School of Social Work professor Ronald Hall, whose area of study includes the impact of race on elections, expanded on the reasons why black Americans tend to gravitate towards the Democratic party.

“Black Americans are more concerned about the issue of racial discrimination, police brutality, those long-standing issues,” Hall said. “If you try to interpret the black vote absent those issues, your analysis is going to be completely, completely flawed.”

More concerning for Hall is the implicit racial thinking that goes on when politicians speak of the black vote and the gross generalizations that comes with it, especially in regards to elections.

“When pundits talk about a black or Latino vote, that’s just because there’s a racial mindset in this culture that suggests or dictates that everything has to be defined along racial categories, and that’s just nonsense,” he said.

Hall said that the reason black Americans have generally voted Democrat since the 1960s is because Democrats usually supported issues relevant to the black community, such as suffrage, affirmative action and job programs aimed at helping minorities.

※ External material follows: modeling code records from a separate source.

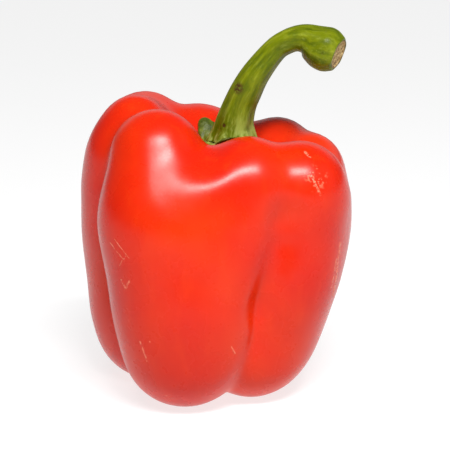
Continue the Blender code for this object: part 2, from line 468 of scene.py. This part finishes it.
# ---------------------------------------------------------------- the stem
STEM_STEP = 2.5 * MM  # between two points of the line up the middle of the stem


def stem_foot():
    """The middle of the stem's foot, on the calyx."""
    low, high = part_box("stem")
    ring = [vert.co for vert in frame["nodes"]["stem"].data.vertices if vert.co.z < low.z + 0.1 * MM]
    return sum(ring, Vector()) / len(ring)


def middle_of(faces):
    """The middle of some faces and the way they look, each face counting by its area."""
    area = sum(face.area for face in faces)
    middle = sum((face.center * face.area for face in faces), Vector()) / area
    return middle, sum((face.normal * face.area for face in faces), Vector()).normalized()


def middle_line(stem, foot):
    """Points up the middle of the stem, a step apart, from its foot to the middle of its cut end."""
    faces = stem.data.polygons[:]
    path, ahead = [foot], Vector((0, 0, 1))
    left = STEM_STEP * 3
    while left > STEM_STEP * 2:
        guess = path[-1] + ahead * STEM_STEP
        around = [face for face in faces
                  if abs((face.center - guess).dot(ahead)) < 1.2 * MM
                  and (face.center - guess).length < 9 * MM]
        middle = middle_of(around)[0]
        ahead = (middle - path[-1]).normalized()
        path.append(middle)
        left = max((face.center - middle).dot(ahead) for face in faces)
    for _ in range(3):
        cut = [face for face in faces
               if face.normal.dot(ahead) > 0.8 and (face.center - path[-1]).dot(ahead) > left / 2]
        end, ahead = middle_of(cut)
    path = [place for place in path if (end - place).length > STEM_STEP * 1.5]
    return path + [end - ahead * STEM_STEP, end]


def straighten(stem, path):
    """Keeps with each point its place on the stem pulled straight: across, across, and along."""
    spans = [(start, end, (end - start).normalized()) for start, end in zip(path, path[1:])]
    runs = [0.0]
    for start, end, ahead in spans:
        runs.append(runs[-1] + (end - start).length)
    straight = stem.data.attributes.new("straight", "FLOAT_VECTOR", "POINT")
    for vert in stem.data.vertices:
        best = None
        for number, (start, end, ahead) in enumerate(spans):
            run = (vert.co - start).dot(ahead)
            if number > 0:
                run = max(run, 0.0)
            if number < len(spans) - 1:
                run = min(run, (end - start).length)
            offset = vert.co - start - ahead * run
            if best is None or offset.length < best[0]:
                back = (Vector((0, 1, 0)) - ahead * ahead.y).normalized()
                side = back.cross(ahead)
                best = (offset.length, (offset.dot(side), offset.dot(back), runs[number] + run))
        straight.data[vert.index].vector = best[1]
    return runs[-1]


def stem_finish(foot):
    green = Finish("stem_green")
    own = green.add("ShaderNodeAttribute", attribute_name="straight").outputs["Vector"]
    parts = green.add("ShaderNodeSeparateXYZ")
    green.plug(own, parts.inputs[0])
    along = parts.outputs["Z"]
    drawn = green.stretched((1, 1, 0.16), own)
    cords = green.noise(0.0021, 3, 0.55, place=drawn)
    fibres = green.noise(0.0006, 3, 0.6, place=drawn)
    patches = green.noise(0.0045, 3, 0.6)
    color = green.ramp(cords, (0.30, (0.050, 0.074, 0.0004)), (0.47, (0.100, 0.128, 0.001)),
                       (0.60, (0.140, 0.168, 0.002)), (0.74, (0.215, 0.250, 0.015)))
    darker = green.math("MULTIPLY", green.fade(patches, 0.52, 0.72), 0.5)
    color = green.blend(darker, color, (0.060, 0.100, 0.001))
    paler = green.math("MULTIPLY", green.fade(fibres, 0.55, 0.75), 0.35)
    color = green.blend(paler, color, (0.27, 0.31, 0.05))

    # paler cords where it spreads onto the calyx: the cords are the stem's own grain, but their paleness near
    # the foot is a painted highlight
    foot_cords_painted_highlight = green.math("MULTIPLY", green.fade(along, 0.012, 0.002), green.fade(cords, 0.46, 0.60))
    color = green.blend(green.math("MULTIPLY", foot_cords_painted_highlight, 0.7), color, (0.34, 0.40, 0.10))

    # brown scars, and brown flecks gathered along the stem's right and lower side
    bruise = green.near(foot + Vector((1.9, -4.6, 17)) * MM, 2.6 * MM, 0.7)
    nick = green.near(foot + Vector((-2.6, -5.4, 5.5)) * MM, 0.9 * MM, 0.6)
    flecks = green.fade(green.noise(0.0012, 3, 0.7, place=green.stretched((1, 1, 0.35), own)), 0.64, 0.72)
    right_side_flecks = green.math("MULTIPLY", green.fade(parts.outputs["X"], 0.0018, 0.0036), flecks)
    mottled = green.fade(green.noise(0.0009, 3, 0.7), 0.36, 0.50)
    brown = green.most(green.math("MULTIPLY", bruise, mottled), nick, green.math("MULTIPLY", right_side_flecks, 0.8),
                       green.math("MULTIPLY", flecks, 0.35))
    color = green.blend(brown, color, (0.060, 0.030, 0.006))
    bumps = green.bump(cords, 0.55 * MM, 0.55)
    bumps = green.bump(fibres, 0.12 * MM, 0.6, under=bumps)
    bumps = green.bump(brown, -0.2 * MM, 0.6, under=bumps)
    green.set(Base_Color=color, Normal=bumps, IOR=1.35, Specular_IOR_Level=0.25,
              Roughness=green.ramp(patches, (0.3, 0.30), (0.7, 0.46)))
    return green.material


def cut_finish():
    dry = Finish("dry_cut")
    own = dry.add("ShaderNodeAttribute", attribute_name="straight").outputs["Vector"]
    grain = dry.noise(0.0011, 4, 0.7, place=dry.stretched((1, 1, 0.3), own))
    color = dry.ramp(grain, (0.34, (0.09, 0.045, 0.015)), (0.46, (0.34, 0.21, 0.07)),
                     (0.58, (0.52, 0.37, 0.16)), (0.72, (0.68, 0.54, 0.30)))
    away = dry.vector("LENGTH", dry.vector("MULTIPLY", own, (1, 1, 0)))
    color = dry.blend(dry.fade(away, 0.0040, 0.0046), color, (0.12, 0.07, 0.02))
    dry.set(Base_Color=color, Roughness=0.85, Normal=dry.bump(grain, 0.5 * MM, 1.0))
    return dry.material


def make_stem():
    foot = stem_foot()
    stem = copy_of("stem", "pepper_stem")
    subdivided(stem, 2)
    path = middle_line(stem, foot)
    low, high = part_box("stem")

    # spread its foot into the calyx
    edit(stem)
    select_verts(stem, lambda place, normal: place.z < low.z + 0.4 * MM)
    bpy.ops.transform.resize(value=(1.13, 1.13, 1), center_override=foot, use_proportional_edit=True,
                             proportional_edit_falloff="SHARP", proportional_size=4 * MM)
    bpy.ops.transform.translate(value=(0, 0, -0.5 * MM), use_proportional_edit=True,
                                proportional_edit_falloff="SMOOTH", proportional_size=3 * MM)
    bpy.ops.object.mode_set(mode="OBJECT")

    length = straighten(stem, path)
    pick(stem)
    bpy.ops.object.shade_smooth()
    stem.data.materials.append(stem_finish(foot))
    stem.data.materials.append(cut_finish())
    ahead = (path[-1] - path[-2]).normalized()
    own = stem.data.attributes["straight"].data
    for face in stem.data.polygons:
        inner = all(own[vert].vector.z > length - 1.4 * MM and own[vert].vector.xy.length < 4.75 * MM
                    for vert in face.vertices)
        if inner and face.normal.dot(ahead) > 0.2:
            face.material_index = 1
    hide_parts("stem")
    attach(stem, "root")
    return stem


# ---------------------------------------------------------------- the calyx
def calyx_finish(foot):
    leaf = Finish("calyx_leaf")
    outward = leaf.vector("DISTANCE", leaf.vector("MULTIPLY", leaf.place, (1, 1, 0)), (foot.x, foot.y, 0))
    mottle = leaf.noise(0.0022, 4, 0.65)
    dark = leaf.ramp(mottle, (0.32, (0.035, 0.050, 0.001)), (0.55, (0.080, 0.105, 0.003)),
                     (0.72, (0.14, 0.165, 0.01)))
    bright = leaf.ramp(mottle, (0.34, (0.10, 0.13, 0.01)), (0.50, (0.19, 0.23, 0.03)),
                       (0.62, (0.30, 0.28, 0.07)), (0.70, (0.12, 0.07, 0.02)))
    color = leaf.blend(leaf.fade(outward, 0.0105, 0.0075), dark, bright)
    bumps = leaf.bump(leaf.noise(0.0013, 3, 0.6), 0.35 * MM, 0.8)
    leaf.set(Base_Color=color, Roughness=0.48, Specular_IOR_Level=0.35, Normal=bumps)
    return leaf.material


def make_calyx():
    calyx = copy_of("calyx", "pepper_calyx")
    subdivided(calyx, 2)
    lumps(calyx, "calyx_knobs", 0.0026, 0.8 * MM)
    pick(calyx)
    bpy.ops.object.shade_smooth()
    calyx.data.materials.append(calyx_finish(stem_foot()))
    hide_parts("calyx")
    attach(calyx, "root")
    return calyx


bpy.context.scene.view_settings.view_transform = "Standard"
make_camera()
make_table()
make_lights()
make_fruit()
make_calyx()
make_stem()
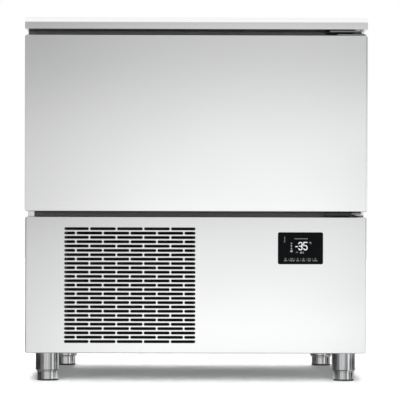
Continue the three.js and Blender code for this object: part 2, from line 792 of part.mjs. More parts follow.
// Two uprights against the liner with a folded Z runner at each tray level.
function rack() {
  const wall = chamberX - SEAT;
  const face = chamberX - RUNNER_STANDOFF;
  const front = linerFrontY + RACK_FRONT;
  const rear = deflectorY - RACK_REAR;
  const lowest = chamberFloor + RACK_FIRST;
  const top = lowest + (RACK_LEVELS - 1) * RACK_PITCH + RUNNER_HEIGHT + RUNNER_LIP / 2;
  const uprights = [front + UPRIGHT_END, rear - UPRIGHT_END].map((y) => block(
    wall - UPRIGHT_THICKNESS, wall,
    y - UPRIGHT_DEPTH / 2, y + UPRIGHT_DEPTH / 2,
    lowest - RUNNER_LIP, top,
  ));
  const runners = [];
  for (let level = 0; level < RACK_LEVELS; level += 1) {
    const z = lowest + level * RACK_PITCH;
    const section = polygon([
      [face - RUNNER_LIP, z],
      [face + RUNNER_SHEET, z],
      [face + RUNNER_SHEET, z + RUNNER_HEIGHT - RUNNER_SHEET],
      [wall - UPRIGHT_THICKNESS / 2, z + RUNNER_HEIGHT - RUNNER_SHEET],
      [wall - UPRIGHT_THICKNESS / 2, z + RUNNER_HEIGHT],
      [face, z + RUNNER_HEIGHT],
      [face, z + RUNNER_SHEET],
      [face - RUNNER_LIP, z + RUNNER_SHEET],
    ]);
    runners.push(alongY(section, front, rear));
  }
  return join(uprights[0], uprights[1], ...runners);
}

add('left_rack', mirrored(rack()), stainless);
add('right_rack', rack(), stainless);

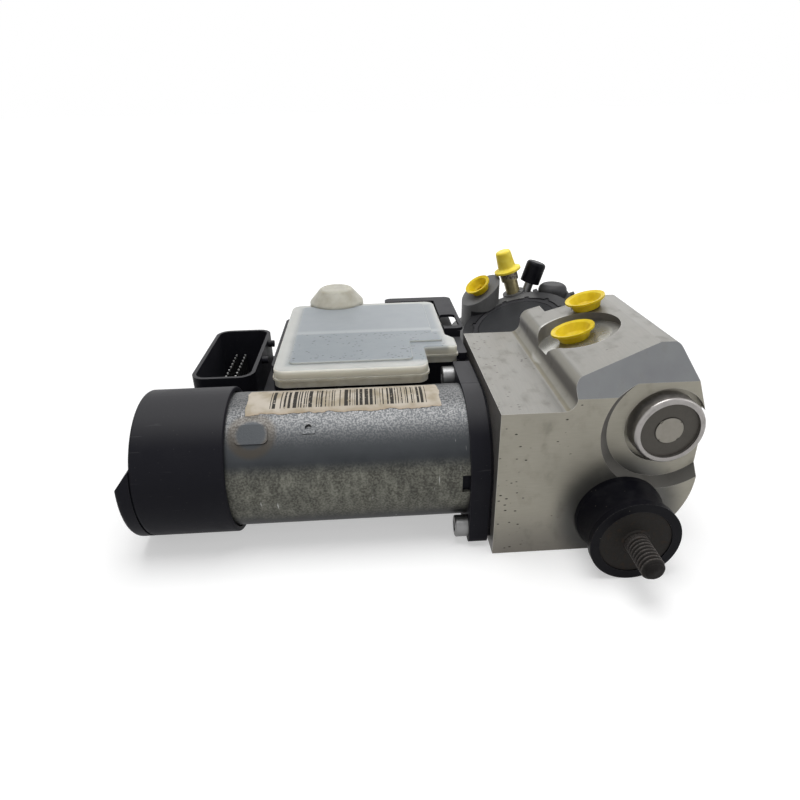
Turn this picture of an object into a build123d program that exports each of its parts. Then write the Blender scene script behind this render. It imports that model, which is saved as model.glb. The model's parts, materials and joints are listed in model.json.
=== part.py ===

There is a similar conclusion to explain Latino American voting patterns. Ruben Martinez, the director of the Julian Samora Research Institute, which researches Latino American social and political concerns said Latinos have a specific set of priorities when voting.

“I think that Latinos believe in a responsive government,” Martinez said. “I think they believe in social issues that are addressed more directly by Democrats and they may have some conservative ideas in terms of social issues but they do believe ... that the government ought to help people.”

In a 2014 Pew research poll, about 50 percent of registered Latino voters believed Democrats had more concern for Hispanics or Latinos as compared to the Republican Party’s 10 percent. Thirty-five percent of registered Latino voters said they believed there was no difference.

Martinez explained this trend as a result of major political movements that began in the 1970s, specifically the increasing support of more free market policies.

“We had the rise of a free market fundamentalist movement, a conservative movement, that has had some serious consequences in our society,” he said. “One of the pieces of it is a radical individualism — take care of yourselves and don’t depend on your government.”

Given that Latinos are overwhelmingly middle and working class, Martinez said the subsequent policies arising from that conservative ideology is what drove a large portion of Latinos to vote blue.

“I think the shift from the, what you’d call the social democratic order to this free market fundamentalist order has worsened conditions for all minority groups and for the white working class and middle class,” Martinez said. “So those are the conditions in which we find ourselves today.”